Where to Stay in Groningen for Sightseeing
We recommend these unique hotels in Groningen close to the top city sights:
- Prinsenhof Hotel: 4-star luxury, historic building, elegant decor, stylish cafe, free minibar.
- NH Groningen: mid-range pricing, walk to city center, residential area, contemporary style, spacious rooms.
- Hampshire Hotel - City Groningen: 3-star hotel, modern decor, private sauna, fitness center, secure parking garage.

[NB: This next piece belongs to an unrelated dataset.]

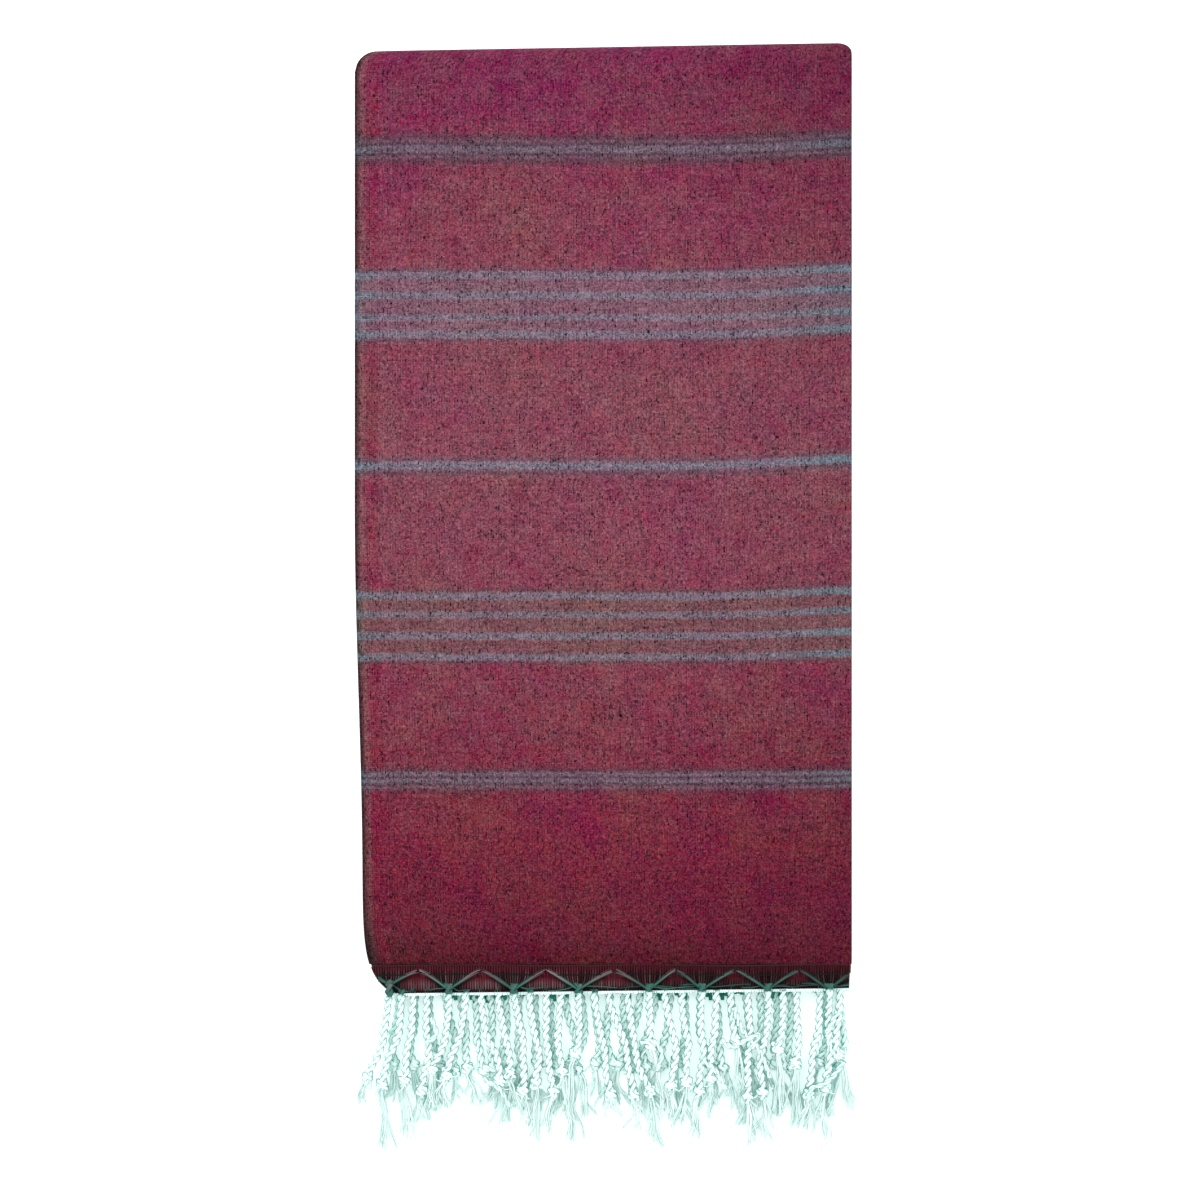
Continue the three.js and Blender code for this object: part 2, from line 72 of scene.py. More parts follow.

- The Student Hotel Groningen: budget-friendly rates, funky design, ping pong, lovely breakfast, laundry room.
Day Trips from Groningen
About 45 minutes' drive west of Groningen is Leeuwarden, the old capital of Friesland, famous for its historical architecture and for being the birthplace of WWI spy and dancer, Mata Hari. It's a pleasant town to explore on foot, beginning with the old fortified part of town with its ring of canals. A highlight here is the Wirdumerdijk, a busy shopping street where you'll find old Weigh House (Waag) built in 1598, a handsome building in Renaissance style in which butter and cheese were sold until 1884. Other notable old buildings include the Law Courts (Paleis van Justitie) from 1852 with an imposing doorway flanked by columns, and the 16th-century Het Hof, the former residence of the Stadholder and later of the Queen's Commissioner. The Princessehof Ceramics Museum is also well worth visiting and includes a collection of ceramics and rare Chinese porcelain.